**SET EXERCISE**:
From the data that follows, print exactly the lines starting at the one containing "The build123d and" and ending at the one containing "imported CAD frame."; include both of them and nothing more.

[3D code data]
..........

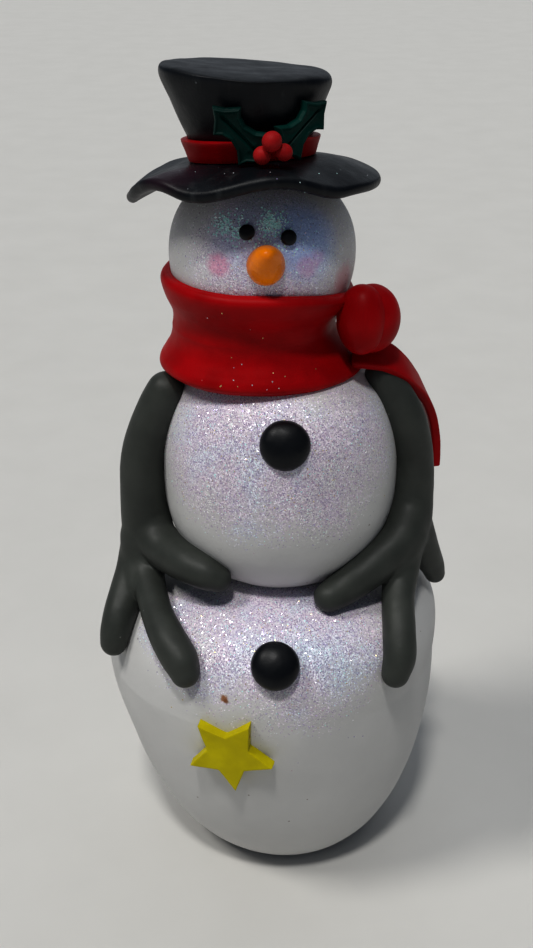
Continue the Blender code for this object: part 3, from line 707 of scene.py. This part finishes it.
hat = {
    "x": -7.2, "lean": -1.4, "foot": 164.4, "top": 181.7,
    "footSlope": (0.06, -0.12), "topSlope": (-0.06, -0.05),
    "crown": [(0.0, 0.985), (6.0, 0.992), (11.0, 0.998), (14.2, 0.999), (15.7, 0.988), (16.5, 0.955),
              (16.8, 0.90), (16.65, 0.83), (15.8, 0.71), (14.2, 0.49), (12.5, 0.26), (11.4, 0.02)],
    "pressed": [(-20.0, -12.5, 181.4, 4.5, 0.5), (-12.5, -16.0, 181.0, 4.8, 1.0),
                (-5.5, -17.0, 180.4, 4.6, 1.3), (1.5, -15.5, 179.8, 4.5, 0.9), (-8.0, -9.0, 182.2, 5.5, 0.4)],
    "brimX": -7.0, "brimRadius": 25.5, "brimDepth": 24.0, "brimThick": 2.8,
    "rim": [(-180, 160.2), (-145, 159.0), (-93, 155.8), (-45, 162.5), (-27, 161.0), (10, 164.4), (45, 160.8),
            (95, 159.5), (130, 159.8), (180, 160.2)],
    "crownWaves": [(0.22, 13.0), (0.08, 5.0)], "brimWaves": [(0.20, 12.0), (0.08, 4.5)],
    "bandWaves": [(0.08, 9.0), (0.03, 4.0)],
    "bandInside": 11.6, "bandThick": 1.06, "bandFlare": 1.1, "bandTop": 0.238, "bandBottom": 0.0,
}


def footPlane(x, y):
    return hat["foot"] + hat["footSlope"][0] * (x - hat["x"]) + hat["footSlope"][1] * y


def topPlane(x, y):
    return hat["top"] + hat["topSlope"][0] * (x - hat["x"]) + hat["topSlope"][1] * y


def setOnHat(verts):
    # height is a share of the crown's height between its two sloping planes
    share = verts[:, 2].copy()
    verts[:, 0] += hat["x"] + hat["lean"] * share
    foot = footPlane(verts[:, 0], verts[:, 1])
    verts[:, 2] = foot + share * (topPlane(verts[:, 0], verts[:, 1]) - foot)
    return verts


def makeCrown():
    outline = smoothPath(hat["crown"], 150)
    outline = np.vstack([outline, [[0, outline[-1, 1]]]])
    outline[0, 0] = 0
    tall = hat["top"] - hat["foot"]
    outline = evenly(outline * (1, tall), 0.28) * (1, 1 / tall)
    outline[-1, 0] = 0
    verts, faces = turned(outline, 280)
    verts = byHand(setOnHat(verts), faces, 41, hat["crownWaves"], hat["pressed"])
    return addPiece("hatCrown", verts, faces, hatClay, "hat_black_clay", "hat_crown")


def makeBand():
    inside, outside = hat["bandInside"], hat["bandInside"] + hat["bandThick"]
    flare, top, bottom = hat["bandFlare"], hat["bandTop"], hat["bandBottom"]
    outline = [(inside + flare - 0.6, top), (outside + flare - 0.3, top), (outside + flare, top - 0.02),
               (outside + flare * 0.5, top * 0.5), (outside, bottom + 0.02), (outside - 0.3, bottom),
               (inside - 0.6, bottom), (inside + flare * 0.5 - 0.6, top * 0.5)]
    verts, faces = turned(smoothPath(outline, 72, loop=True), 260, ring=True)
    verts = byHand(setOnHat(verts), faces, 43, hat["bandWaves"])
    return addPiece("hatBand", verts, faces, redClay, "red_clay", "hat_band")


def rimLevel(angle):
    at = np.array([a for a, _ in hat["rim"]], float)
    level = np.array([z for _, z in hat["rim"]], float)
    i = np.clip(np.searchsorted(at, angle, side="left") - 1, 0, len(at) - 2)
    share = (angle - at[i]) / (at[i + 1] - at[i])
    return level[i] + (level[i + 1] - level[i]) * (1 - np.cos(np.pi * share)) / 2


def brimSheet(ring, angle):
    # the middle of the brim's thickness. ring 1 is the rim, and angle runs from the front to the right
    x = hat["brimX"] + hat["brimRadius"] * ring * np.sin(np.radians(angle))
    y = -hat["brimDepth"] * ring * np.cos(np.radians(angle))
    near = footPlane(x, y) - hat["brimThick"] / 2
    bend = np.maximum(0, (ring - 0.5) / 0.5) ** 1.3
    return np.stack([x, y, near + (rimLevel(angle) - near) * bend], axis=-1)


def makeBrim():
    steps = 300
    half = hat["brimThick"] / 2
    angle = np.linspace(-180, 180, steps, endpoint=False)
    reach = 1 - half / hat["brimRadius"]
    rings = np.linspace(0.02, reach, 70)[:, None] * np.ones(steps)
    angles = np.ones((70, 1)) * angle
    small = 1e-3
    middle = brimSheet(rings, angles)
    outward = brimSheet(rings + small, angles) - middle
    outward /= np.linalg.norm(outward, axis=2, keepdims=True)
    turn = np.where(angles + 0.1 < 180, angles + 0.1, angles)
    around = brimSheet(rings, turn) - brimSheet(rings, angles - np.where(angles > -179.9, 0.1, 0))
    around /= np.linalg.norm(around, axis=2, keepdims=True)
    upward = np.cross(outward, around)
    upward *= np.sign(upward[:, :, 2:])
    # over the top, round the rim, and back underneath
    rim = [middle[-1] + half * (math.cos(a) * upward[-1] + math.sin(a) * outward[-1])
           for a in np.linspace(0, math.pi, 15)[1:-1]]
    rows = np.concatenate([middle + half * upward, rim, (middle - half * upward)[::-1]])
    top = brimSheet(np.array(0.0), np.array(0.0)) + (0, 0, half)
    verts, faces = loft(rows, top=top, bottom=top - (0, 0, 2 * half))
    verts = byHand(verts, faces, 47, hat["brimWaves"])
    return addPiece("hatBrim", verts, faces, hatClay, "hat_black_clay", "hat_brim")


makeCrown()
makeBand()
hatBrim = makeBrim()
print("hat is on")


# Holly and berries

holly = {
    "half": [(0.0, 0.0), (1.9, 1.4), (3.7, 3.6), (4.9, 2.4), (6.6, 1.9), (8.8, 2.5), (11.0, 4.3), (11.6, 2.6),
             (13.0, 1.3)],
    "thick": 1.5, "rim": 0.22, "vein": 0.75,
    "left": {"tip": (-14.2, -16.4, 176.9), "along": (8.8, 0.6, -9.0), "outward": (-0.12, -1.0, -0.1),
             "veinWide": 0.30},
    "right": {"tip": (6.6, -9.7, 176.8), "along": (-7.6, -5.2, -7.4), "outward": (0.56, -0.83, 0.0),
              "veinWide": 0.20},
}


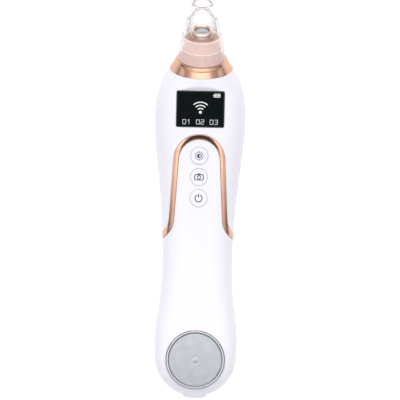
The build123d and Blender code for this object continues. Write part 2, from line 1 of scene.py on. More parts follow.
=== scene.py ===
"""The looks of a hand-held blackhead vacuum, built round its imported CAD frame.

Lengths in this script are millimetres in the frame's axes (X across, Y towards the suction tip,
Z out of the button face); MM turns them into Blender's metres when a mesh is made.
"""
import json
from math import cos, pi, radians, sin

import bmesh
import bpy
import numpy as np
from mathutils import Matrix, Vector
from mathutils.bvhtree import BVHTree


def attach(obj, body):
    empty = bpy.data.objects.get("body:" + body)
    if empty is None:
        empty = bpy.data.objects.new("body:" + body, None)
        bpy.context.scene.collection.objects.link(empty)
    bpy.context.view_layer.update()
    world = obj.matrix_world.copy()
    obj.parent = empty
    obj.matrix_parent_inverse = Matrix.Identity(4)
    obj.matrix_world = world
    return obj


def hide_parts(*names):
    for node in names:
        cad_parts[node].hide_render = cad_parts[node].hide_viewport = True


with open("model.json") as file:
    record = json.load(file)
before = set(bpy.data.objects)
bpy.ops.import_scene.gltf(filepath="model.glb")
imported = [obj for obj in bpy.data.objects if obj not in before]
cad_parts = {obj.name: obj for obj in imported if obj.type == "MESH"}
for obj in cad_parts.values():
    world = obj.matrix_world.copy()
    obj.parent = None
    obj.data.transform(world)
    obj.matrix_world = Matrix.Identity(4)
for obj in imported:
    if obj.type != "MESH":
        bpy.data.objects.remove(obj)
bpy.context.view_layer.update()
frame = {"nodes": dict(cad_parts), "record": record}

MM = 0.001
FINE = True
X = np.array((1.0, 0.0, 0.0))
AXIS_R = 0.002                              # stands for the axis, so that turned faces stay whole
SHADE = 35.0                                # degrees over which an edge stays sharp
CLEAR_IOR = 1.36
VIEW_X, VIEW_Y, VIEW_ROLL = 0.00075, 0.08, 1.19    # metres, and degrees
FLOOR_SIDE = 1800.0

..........

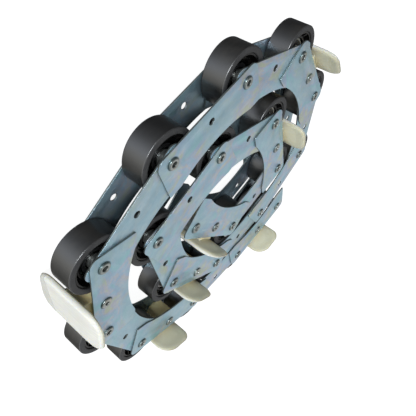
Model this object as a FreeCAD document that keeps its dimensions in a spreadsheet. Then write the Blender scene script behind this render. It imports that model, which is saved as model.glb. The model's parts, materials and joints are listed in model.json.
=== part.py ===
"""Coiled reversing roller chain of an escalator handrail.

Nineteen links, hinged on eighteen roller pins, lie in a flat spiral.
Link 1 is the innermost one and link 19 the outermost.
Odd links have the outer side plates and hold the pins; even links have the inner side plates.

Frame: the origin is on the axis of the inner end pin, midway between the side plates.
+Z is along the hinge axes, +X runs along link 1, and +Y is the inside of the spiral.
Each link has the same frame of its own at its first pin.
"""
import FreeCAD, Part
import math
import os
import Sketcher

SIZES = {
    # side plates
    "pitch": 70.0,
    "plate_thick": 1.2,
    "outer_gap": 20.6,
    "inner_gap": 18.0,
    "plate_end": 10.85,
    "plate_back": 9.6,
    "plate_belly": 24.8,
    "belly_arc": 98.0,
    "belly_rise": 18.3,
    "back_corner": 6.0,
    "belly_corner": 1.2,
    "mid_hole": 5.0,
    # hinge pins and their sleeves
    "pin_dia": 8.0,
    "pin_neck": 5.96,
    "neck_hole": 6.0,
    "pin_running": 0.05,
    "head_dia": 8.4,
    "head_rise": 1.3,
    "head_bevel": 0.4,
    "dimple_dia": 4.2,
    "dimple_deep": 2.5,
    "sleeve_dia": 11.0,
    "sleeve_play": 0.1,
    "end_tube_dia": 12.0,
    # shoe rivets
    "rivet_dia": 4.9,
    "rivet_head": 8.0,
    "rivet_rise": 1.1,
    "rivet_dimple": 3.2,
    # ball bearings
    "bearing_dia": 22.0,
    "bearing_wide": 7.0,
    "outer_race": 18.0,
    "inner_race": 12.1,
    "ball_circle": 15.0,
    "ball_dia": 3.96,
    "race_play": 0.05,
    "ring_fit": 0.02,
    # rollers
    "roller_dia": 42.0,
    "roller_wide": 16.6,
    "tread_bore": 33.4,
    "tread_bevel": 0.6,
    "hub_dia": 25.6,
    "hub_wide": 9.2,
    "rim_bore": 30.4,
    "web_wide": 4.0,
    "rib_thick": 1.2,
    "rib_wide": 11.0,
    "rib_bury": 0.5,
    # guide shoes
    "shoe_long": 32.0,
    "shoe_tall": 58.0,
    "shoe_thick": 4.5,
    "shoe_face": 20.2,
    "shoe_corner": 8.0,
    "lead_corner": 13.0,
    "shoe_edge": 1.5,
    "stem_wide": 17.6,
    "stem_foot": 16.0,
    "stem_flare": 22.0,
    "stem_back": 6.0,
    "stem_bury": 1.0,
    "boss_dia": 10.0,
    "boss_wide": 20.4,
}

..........

**RESULT OF THIS TASK**:
The build123d and Blender code for this object continues. Write part 2, from line 1 of scene.py on. More parts follow.
=== scene.py ===
"""The looks of a hand-held blackhead vacuum, built round its imported CAD frame.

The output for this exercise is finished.